• Problem: Scan the listing below for the word "model" and state how many lines hold it. Write nothing but the number.

▬▬▬

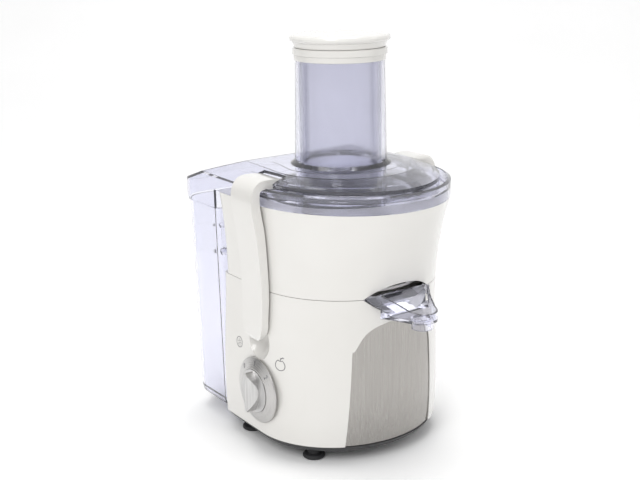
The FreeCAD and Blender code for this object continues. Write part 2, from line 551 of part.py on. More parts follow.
for sx in (-1, 1):
    lockbox.append(box(min(sx * 72, sx * 79), max(sx * 72, sx * 79), -12.0, 12.0, 128.0, 142.0))
shaped("interlock_switches", Part.makeCompound(lockbox))

# ---------------------------------------------------------------- pulp container
Y0, Y1, TW, TZ0, TZ1 = S["tub_y0"], S["tub_y1"], S["tub_w"], S["tub_z0"], S["tub_z1"]


def tub_wire(inset, z, draft):
    w = TW - inset - draft
    y1 = Y1 - inset - draft * 0.6
    y0 = Y0 + inset
    rc = 25.0 - inset
    rf = max(6.0 - inset, 1.0)
    k, kf = rc * (1 - math.sqrt(0.5)), rf * (1 - math.sqrt(0.5))
    p = [V(-w + rf, y0, z), V(w - rf, y0, z), V(w, y0 + rf, z), V(w, y1 - rc, z), V(w - rc, y1, z), V(-w + rc, y1, z), V(-w, y1 - rc, z), V(-w, y0 + rf, z)]
    return Part.Wire([
        Part.LineSegment(p[0], p[1]).toShape(),
        Part.Arc(p[1], V(w - kf, y0 + kf, z), p[2]).toShape(),
        Part.LineSegment(p[2], p[3]).toShape(),
        Part.Arc(p[3], V(w - k, y1 - k, z), p[4]).toShape(),
        Part.LineSegment(p[4], p[5]).toShape(),
        Part.Arc(p[5], V(-w + k, y1 - k, z), p[6]).toShape(),
        Part.LineSegment(p[6], p[7]).toShape(),
        Part.Arc(p[7], V(-w + kf, y0 + kf, z), p[0]).toShape(),
    ])


def tub_solid(inset, z0_, z1_, bottom_r):
    d = lambda z: 3.2 * (1 - (z - TZ0) / (TZ1 - TZ0))
    ws = [tub_wire(inset + bottom_r * 0.55, z0_, d(z0_)), tub_wire(inset + bottom_r * 0.18, z0_ + bottom_r * 0.3, d(z0_)), tub_wire(inset, z0_ + bottom_r, d(z0_)), tub_wire(inset, z1_, d(z1_))]
    return loft(ws, True)


tub_o = tub_solid(0.0, TZ0, TZ1, 7.0)
cw = S["clear_wall"]
bowl_clear = cyl(S["bowl_ro"] + 1.2, 152.0, 300.0)
bowl_clear_i = cyl(S["bowl_ro"] + 1.2 + cw, 152.0 - cw, 300.0)
gripbox = box(-52, 52, Y1 - 15.0, Y1 + 10, 156.0, 181.0)
gripbox_i = box(-52 - cw, 52 + cw, Y1 - 15.0 - cw, Y1 + 10, 156.0 - cw, 181.0 + cw)
tub = tub_o.cut(bowl_clear).cut(gripbox).cut(tub_solid(cw, TZ0 + cw, TZ1 + 5.0, 6.0).cut(bowl_clear_i).cut(gripbox_i))
tub = tub.removeSplitter()
shaped("pulp_container", tub)

# ---------------------------------------------------------------- lid
LW, LL, LYE, LWR, LRC = 94.0, 107.0, 147.6, 91.4, 28.0
CW = S["clear_wall"]


def lid_wire(inset, z):
    return outline(LW - inset, LL - inset, LYE - inset, z, LRC - inset, LWR - inset)


RZ, DZ = S["lid_rim_z"], S["dome_z"]


def dome(ri, z0_, z1_, inset, extra=0.0):
    """Frustum-like cap from the lid outline up to a near-round top about the axis."""
    ws = [lid_wire(inset, z0_)]
    for t in (0.35, 0.7, 1.0):
        w = (LW - inset) * (1 - t) + 56.0 * t
        l = (LL - inset) * (1 - t) + 56.0 * t
        ye = (LYE - inset) * (1 - t) + 62.0 * t
        wr = (LWR - inset) * (1 - t) + 50.0 * t
        rc = (LRC - inset) * (1 - t) + 34.0 * t
        z = z0_ + (z1_ - z0_) * math.sin(t * math.pi / 2) ** 1.0
        ws.append(outline(w, l, ye, z, rc, wr))
    return loft(ws, True)


rear_cut = wedge([(60, 262.3), (160, 228.0), (160, 300), (20, 300), (20, 262.3)], 130.0)
rear_cut_i = wedge([(60, 262.3 - CW), (160, 228.0 - CW), (160, 300), (20, 300), (20, 262.3 - CW)], 130.0)
blk_o = loft([lid_wire(0, 218.0), lid_wire(0, RZ)], True).fuse(dome(50, RZ, DZ, 0.0)).cut(rear_cut)
blk_i = loft([lid_wire(CW, 200.0), lid_wire(CW, RZ - CW)], True).fuse(dome(50, RZ - CW, DZ - CW, CW)).cut(rear_cut_i)
lid = blk_o.cut(blk_i).cut(box(-120, 120, -120, YE + 1.2, 200, S["rim_z"]))
# groove along the rim
g_o = loft([lid_wire(3.4, RZ - 4.2), lid_wire(2.6, RZ + 20)], True)
g_i = loft([lid_wire(9.6, RZ - 6.0), lid_wire(11.0, RZ + 20)], True)
gut = g_o.cut(g_i).common(box(-120, 120, -120, S["arm_y"], 200, 300))
gut_shell = loft([lid_wire(0.0, RZ - 6.4), lid_wire(0.0, RZ + 0.2)], True).cut(loft([lid_wire(12.6, RZ - 7.0), lid_wire(13.4, RZ + 1.0)], True)).common(box(-120, 120, -120, S["arm_y"] + 24.0, 200, 300))
gut_shell = gut_shell.common(blk_o)
lid = lid.fuse(gut_shell).cut(gut)
# feed tube
tube = Part.makeCone(40.9, S["tube_ro_low"], DZ - S["tube_end_z"], V(0, 0, S["tube_end_z"])).fuse(Part.makeCone(S["tube_ro_low"], S["tube_ro"], S["collar_z"] + 3.0 - DZ, V(0, 0, DZ)))
fill = Part.makeCone(47.5, 42.0, 4.2, V(0, 0, DZ - 1.2))
bore = cyl(S["tube_ri"], 100, 400)
lid = lid.cut(cyl(40.0, 100, 400)).fuse(fill.fuse(tube).cut(bore))
# notches and hinge lugs for the clamps
AW, AC = S["arm_w"] / 2, S["arm_y"]
for sx in (-1, 1):
    x0, x1 = (69.0, 110.0) if sx > 0 else (-110.0, -69.0)
    lid = lid.cut(box(x0, x1, AC - AW - 0.6, AC + AW + 0.6, 249.4, 300))
    pad_ = box(min(sx * 67, sx * 93.0), max(sx * 67, sx * 93.0), AC - AW - 3.4, AC + AW + 3.4, 246.8, 249.2).common(blk_o)
    lid = lid.fuse(pad_)
    for sy in (-1, 1):
        y0_ = AC + sy * (AW + 0.5)
        lug = box(min(sx * 70, sx * 79), max(sx * 70, sx * 79), min(y0_, y0_ + sy * 2.8), max(y0_, y0_ + sy * 2.8), 247.0, S["hinge_z"]).fuse(Part.makeCylinder(4.5, 2.8, V(sx * S["hinge_x"], min(y0_, y0_ + sy * 2.8), S["hinge_z"]), V(0, 1, 0)))
        lid = lid.fuse(lug)
    lid = lid.cut(Part.makeCylinder(S["pin_ra"], 60, V(sx * S["hinge_x"], AC - 30, S["hinge_z"]), V(0, 1, 0)))
shaped("lid", lid)
revolved("feed_tube_collar", [("tube_ro+0.26", "collar_z-5"), ("tube_ro+1.0", "collar_z-4.6"), ("tube_ro+1.2", "collar_z"), ("collar_ra", "collar_z+0.6"), ("collar_ra", "collar_top_z-0.8"), ("collar_ra-0.9", "collar_top_z"), ("tube_ri+0.1", "collar_top_z"), ("tube_ri+0.1", "collar_z+3.2"), ("tube_ro+0.26", "collar_z+3.2")])

# ---------------------------------------------------------------- pusher
revolved("pusher_sleeve", [(0, "pusher_end_z"), ("pusher_ro-1.5", "pusher_end_z"), ("pusher_ro", "pusher_end_z+1.5"), ("pusher_ro", "collar_top_z+0.6"), ("pusher_ro-2.2", "collar_top_z+0.6"), ("pusher_ro-2.2", "pusher_end_z+2.4"), (0, "pusher_end_z+2.4")])
revolved("pusher_cap", [(0, "cap_top_z"), (40, "cap_top_z"), (42.6, "cap_top_z-0.35"), (44.3, "cap_top_z-1.3"), ("cap_ra", "cap_top_z-2.9"), ("cap_ra-0.1", "cap_top_z-4.4"), (44.2, "cap_top_z-5.7"), (42.4, "cap_top_z-6.4"), (40.5, "collar_top_z+0.3"), ("pusher_ro+0.2", "collar_top_z+0.3"), ("pusher_ro+0.2", "collar_top_z+0.7"), ("pusher_ro-2.3", "collar_top_z+0.7"), ("pusher_ro-2.3", "collar_top_z-8"), ("pusher_ro-4.3", "collar_top_z-8"), ("pusher_ro-4.3", "cap_top_z-2.8"), (0, "cap_top_z-2.8")])

# ---------------------------------------------------------------- clamps
def arm_profile(sx):
    """Section of the arm in the XZ plane: over the lid's edge and down the side."""
    zs_in = [246.0, 236.0, 218.0, 195.0, 170.0, 150.0, 130.0, 118.0]
    inn = [V(sx * (skin_at(z)[0] + 1.5 + (0.6 if z > 230 else 0)), 0, z) for z in zs_in]
    out = [V(sx * (skin_at(z)[0] + d), 0, z) for z, d in ((118.0, 8.0), (130.0, 8.5), (150.0, 8.8), (170.0, 9.2), (195.0, 9.8), (218.0, 10.6), (236.0, 11.0), (246.0, 10.4))]
    tip = V(sx * (skin_at(111.0)[0] + 4.6), 0, 109.6)
    hx, hz, hr = S["hinge_x"], S["hinge_z"], S["barrel_ra"]
    a = V(sx * hx, 0, hz + hr)
    edges = []
    c1 = Part.BSplineCurve(); c1.interpolate(Points=[a, V(sx * 88, 0, 258.6), V(sx * 98.6, 0, 256.0), out[-1], out[-2], out[-3], out[-4], out[-5], out[-6], out[-7], out[0], tip], InitialTangent=V(sx, 0, 0.15))
    edges.append(c1.toShape())
    c2 = Part.BSplineCurve(); c2.interpolate([tip, inn[-1], inn[-2], inn[-3], inn[-4], inn[-5], inn[-6], inn[-7], inn[0]])
    edges.append(c2.toShape())
    under = V(sx * (hx + 3.6), 0, 250.3)
    edges.append(Part.Arc(inn[0], V(sx * 95.1, 0, 249.3), V(sx * 91.5, 0, 250.3)).toShape())
    edges.append(Part.LineSegment(V(sx * 91.5, 0, 250.3), under).toShape())
    edges.append(Part.LineSegment(under, V(sx * hx, 0, hz - 2.0)).toShape())
    edges.append(Part.LineSegment(V(sx * hx, 0, hz - 2.0), a).toShape())
    return Part.Face(Part.Wire(edges))


def arm_shape(sx):
    prof = arm_profile(sx)
    prof.translate(V(0, -AW, 0))
    s = prof.extrude(V(0, 2 * AW, 0))
    s = s.fuse(Part.makeCylinder(S["barrel_ra"], 2 * AW, V(sx * S["hinge_x"], -AW, S["hinge_z"]), V(0, 1, 0)))
    # the arm tapers slightly and ends in a rounded tip when seen from the side
    yz = Part.Wire([
        Part.LineSegment(V(0, -AW, 270), V(0, -AW, 150)).toShape(),
        Part.LineSegment(V(0, -AW, 150), V(0, -AW + 1.0, 128)).toShape(),
        Part.Arc(V(0, -AW + 1.0, 128), V(0, -7.0, 111.0), V(0, 6.0, 109.0)).toShape(),
        Part.LineSegment(V(0, 6.0, 109.0), V(0, AW - 1.5, 113.5)).toShape(),
        Part.LineSegment(V(0, AW - 1.5, 113.5), V(0, AW, 150)).toShape(),
        Part.LineSegment(V(0, AW, 150), V(0, AW, 270)).toShape(),
        Part.LineSegment(V(0, AW, 270), V(0, -AW, 270)).toShape(),
    ])
    side = Part.Face(yz)
    side.translate(V(-130 if sx < 0 else 60, 0, 0))
    s = s.common(side.extrude(V(70, 0, 0)))
    # long outer edges rounded
    s = s.removeSplitter()
    picks = []
    for e in s.Edges:
        b = e.BoundBox
        if b.ZLength > 60 and (b.YMax < -AW + 1.5 or b.YMin > AW - 2.0):
            mid = e.valueAt((e.FirstParameter + e.LastParameter) / 2)
            if abs(mid.x) > skin_at(mid.z)[0] + 5.0:
                picks.append(e)
    if picks:
        try:
            f = s.makeFillet(4.0, picks)
            if f.isValid() and f.Volume > 0:
                s = f
        except Exception as err:
            print("arm fillet left out:", err)
    return s.cut(Part.makeCylinder(S["pin_ra"] + 0.05, 60, V(sx * S["hinge_x"], -30, S["hinge_z"]), V(0, 1, 0)))


for sx, name in ((-1, "clamp_arm_left"), (1, "clamp_arm_right")):
    arm = arm_shape(sx)
    arm.translate(V(0, AC, 0))
    shaped(name, arm)
    shaped(name.replace("arm", "pin"), Part.makeCylinder(S["pin_ra"], 2 * AW + 6.4, V(sx * S["hinge_x"], AC - AW - 3.2, S["hinge_z"]), V(0, 1, 0)))

DOC.recompute()
os.makedirs("parts", exist_ok=True)
for f in os.listdir("parts"):
    if f.endswith(".step"):
        os.remove(os.path.join("parts", f))
bad = []
for o in DOC.Objects:
    if any(s in ("Invalid", "Error") for s in o.State):
        bad.append((o.Label, o.State))
for name, o in NODES.items():
    sh = o.Shape
    if sh.isNull() or not sh.isValid() or sh.Volume <= 0 or not sh.Solids:
        bad.append((name, "null" if sh.isNull() else "valid %s volume %.1f solids %d" % (sh.isValid(), sh.Volume, len(sh.Solids))))
if bad:
    for b in bad:
        print("BAD", b)
    raise SystemExit("a sub-part failed")
for name, o in NODES.items():
    o.Shape.exportStep(os.path.join("parts", name + ".step"))
    print("%-26s solids %d volume %9.1f  faces %d" % (name, len(o.Shape.Solids), o.Shape.Volume, len(o.Shape.Faces)))
print(len(NODES), "nodes")
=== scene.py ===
import json
import math

import bmesh
import bpy
from mathutils import Matrix, Vector


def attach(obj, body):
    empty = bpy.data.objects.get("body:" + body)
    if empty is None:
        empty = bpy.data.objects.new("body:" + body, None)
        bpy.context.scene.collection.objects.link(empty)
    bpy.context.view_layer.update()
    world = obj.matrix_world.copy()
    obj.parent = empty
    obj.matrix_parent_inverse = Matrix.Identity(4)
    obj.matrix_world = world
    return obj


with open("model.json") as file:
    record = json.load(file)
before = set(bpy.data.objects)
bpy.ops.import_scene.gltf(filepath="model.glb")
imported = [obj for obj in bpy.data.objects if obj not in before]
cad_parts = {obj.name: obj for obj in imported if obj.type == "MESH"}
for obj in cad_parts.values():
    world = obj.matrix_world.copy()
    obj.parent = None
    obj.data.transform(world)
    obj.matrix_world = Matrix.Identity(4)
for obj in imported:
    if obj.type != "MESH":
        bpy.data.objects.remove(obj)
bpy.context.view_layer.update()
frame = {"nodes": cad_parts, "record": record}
NODES = frame["nodes"]
AY = -0.009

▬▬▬

• Task answer: 2